Contrary to popular opinion, some stress may actually be good for your cells — especially when it concerns your brain. British researchers report that stress can prevent the build-up of protein debris seen in patients with dementia.

Clumps of misfolded proteins are involved in both Alzheimer’s and Parkinson’s disease. The misfolded amyloid and tau proteins in Alzheimer’s disease, for example, cause irreversible damage to nerve cells.

Protein folding and occasional misfolding are normal bodily processes, but when misfolded proteins are not removed, as they are in healthy people, and build up, the individual’s cognitive abilities decline.

An early clue about the benefits of cellular stress came from Scandinavia where sauna use is common.

Scientists continue to search for new medicines that can either remove the misfolded proteins or prevent them from happening. So far, no effective medicine has been developed. Which is why the new British study may be particularly helpful given how rapidly the world’s elderly population is increasing.

The approach by the UK Dementia Research Institute at the University of Cambridge is different. Instead of seeking ways to prevent or eliminate misfolding, the Cambridge team is focusing on a “do-over”, searching for ways to refold the misfolded proteins.

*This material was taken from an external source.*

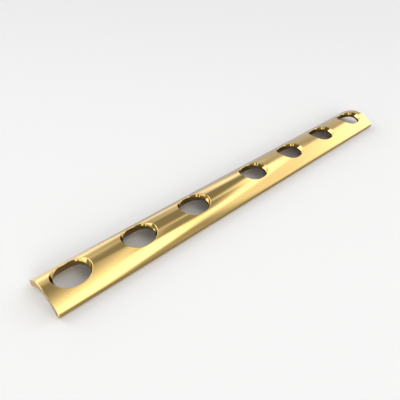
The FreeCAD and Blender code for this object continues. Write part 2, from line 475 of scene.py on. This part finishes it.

“Just like when we get stressed by a heavy workload, so, too, cells can get ‘stressed’ if they’re called upon to produce a large amount of proteins, explained researcher, Edward Avezov, in a statement. “We focused on stressing a component of cells known as the endoplasmic reticulum, which is responsible for producing around a third of our proteins — and assumed that this stress might cause misfolding.”

All mammalian cells have an endoplasmic reticulum (ER). The ER plays an important role in the synthesis, folding, modification and transport of proteins needed on the surface or outside the cell.

To test their hypothesis, the challenge for the researchers was to find a way to stress the ER without causing even more damage to brain cells. The team chose a class of proteins known as heat shock proteins (HSPs). As their name implies, when the body confronts high temperatures, these proteins are made to protect the cells against the stress of high heat.

An early clue about the benefits of cellular stress came from Scandinavia where sauna use is common. “There have been some studies recently of people in Scandinavian countries who regularly use saunas, suggesting that they may be at lower risk of developing dementia. One possible explanation for this is that this mild stress triggers a higher activity of HSPs, helping correct tangled proteins,” Avezov Indicated.

Until recently, researchers had no technology that enabled them to view these processes in living cells to monitor the effects of any technique they were testing. But thanks to a collaboration with teams at Pennsylvania State University and the University of Algarve, the British researchers can now see what’s happening at the ER, such as misfolding, almost immediately by measuring fluorescent light patterns.

“We were astonished to find that stressing the cell actually eliminated the aggregates — not by degrading them or clearing them out, but by unravelling the aggregates, potentially allowing them to refold correctly,” said Avezov.

The research findings are published in Nature Communications.